Additional issue found: the error field looks like it is not cleared, even when deprovisioning and reprovisioning:

If you review and approve #635 that problem will go away :-)

Ha! Perfect

amitgalitz commented 8 months ago

on a similar note should we improve to add more details in the error message itself: "org.opensearch.flowframework.exception.WorkflowStepException during step create_ingest_pipeline, restStatus: BAD_REQUEST" we use WorkflowStepException to let us know the step itself is the reason for the error, but we don't propagate outside the logs the fact that the issue is that we don't have text_embedding processor available in the cluster.

Today if a user hits the create ingest pipeline API directly they get more information without having to look at the logs:

{
    "error": {
        "root_cause": [
            {
                "type": "parse_exception",
                "reason": "No processor type exists with name [text_embeddinssg]",
                "processor_type": "text_embeddinssg"
            }
        ],
        "type": "parse_exception",
        "reason": "No processor type exists with name [text_embeddinssg]",
        "processor_type": "text_embeddinssg"
    },
    "status": 400
}
amitgalitz commented 7 months ago

on a similar note should we improve to add more details in the error message itself: "org.opensearch.flowframework.exception.WorkflowStepException during step create_ingest_pipeline, restStatus: BAD_REQUEST" we use WorkflowStepException to let us know the step itself is the reason for the error, but we don't propagate outside the logs the fact that the issue is that we don't have text_embedding processor available in the cluster.
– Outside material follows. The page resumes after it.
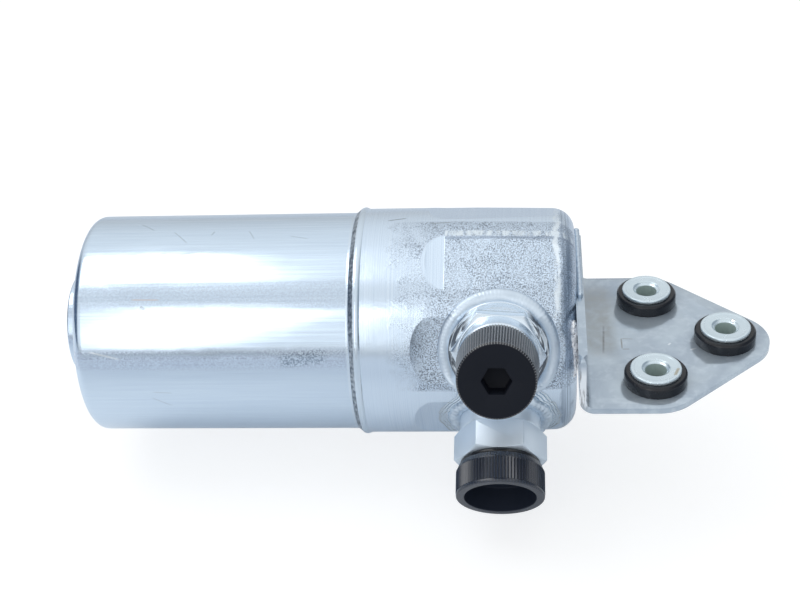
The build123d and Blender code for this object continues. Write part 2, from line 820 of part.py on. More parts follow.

Today if a user hits the create ingest pipeline API directly they get more information without having to look at the logs:

{
    "error": {
        "root_cause": [
            {
                "type": "parse_exception",
                "reason": "No processor type exists with name [text_embeddinssg]",
                "processor_type": "text_embeddinssg"
            }
        ],
        "type": "parse_exception",
        "reason": "No processor type exists with name [text_embeddinssg]",
        "processor_type": "text_embeddinssg"
    },
    "status": 400
}

@dbwiddis @ohltyler @owaiskazi19 @jackiehanyang @joshpalis Can i get some input on this, I feel like its a very big deal actually, since there are many other examples that if users used the current API they are missing on the exception that is given to the user. Another example if we register a local model in ML without changing settings we get this back:

{
    "error": {
        "root_cause": [
            {
                "type": "illegal_argument_exception",
                "reason": "No eligible node found to execute this request. It's best practice to provision ML nodes to serve your models. You can disable this setting to serve the model on your data node for development purposes by disabling the \"plugins.ml_commons.only_run_on_ml_node\" configuration using the _cluster/setting api"
            }
        ],
        "type": "illegal_argument_exception",
        "reason": "No eligible node found to execute this request. It's best practice to provision ML nodes to serve your models. You can disable this setting to serve the model on your data node for development purposes by disabling the \"plugins.ml_commons.only_run_on_ml_node\" configuration using the _cluster/setting api"
    },
    "status": 400
}

this is hidden on our error message.

amitgalitz commented 7 months ago

on a similar note should we improve to add more details in the error message itself: "org.opensearch.flowframework.exception.WorkflowStepException during step create_ingest_pipeline, restStatus: BAD_REQUEST" we use WorkflowStepException to let us know the step itself is the reason for the error, but we don't propagate outside the logs the fact that the issue is that we don't have text_embedding processor available in the cluster. Today if a user hits the create ingest pipeline API directly they get more information without having to look at the logs:

{
    "error": {
        "root_cause": [
            {
                "type": "parse_exception",
                "reason": "No processor type exists with name [text_embeddinssg]",
                "processor_type": "text_embeddinssg"
            }
        ],
        "type": "parse_exception",
        "reason": "No processor type exists with name [text_embeddinssg]",
        "processor_type": "text_embeddinssg"
    },
    "status": 400
}

@dbwiddis @ohltyler @owaiskazi19 @jackiehanyang @joshpalis Can i get some input on this, I feel like its a very big deal actually, since there are many other examples that if users used the current API they are missing on the exception that is given to the user. Another example if we register a local model in ML without changing settings we get this back:

{
    "error": {
        "root_cause": [
            {
                "type": "illegal_argument_exception",
                "reason": "No eligible node found to execute this request. It's best practice to provision ML nodes to serve your models. You can disable this setting to serve the model on your data node for development purposes by disabling the \"plugins.ml_commons.only_run_on_ml_node\" configuration using the _cluster/setting api"
            }
        ],
        "type": "illegal_argument_exception",
        "reason": "No eligible node found to execute this request. It's best practice to provision ML nodes to serve your models. You can disable this setting to serve the model on your data node for development purposes by disabling the \"plugins.ml_commons.only_run_on_ml_node\" configuration using the _cluster/setting api"
    },
    "status": 400
}

this is hidden on our error message.

created new issue for this: https://github.com/opensearch-project/flow-framework/issues/670

dbwiddis commented 7 months ago

This issue was completed in #642. New issue raised in reopen comment is being tracked in #670.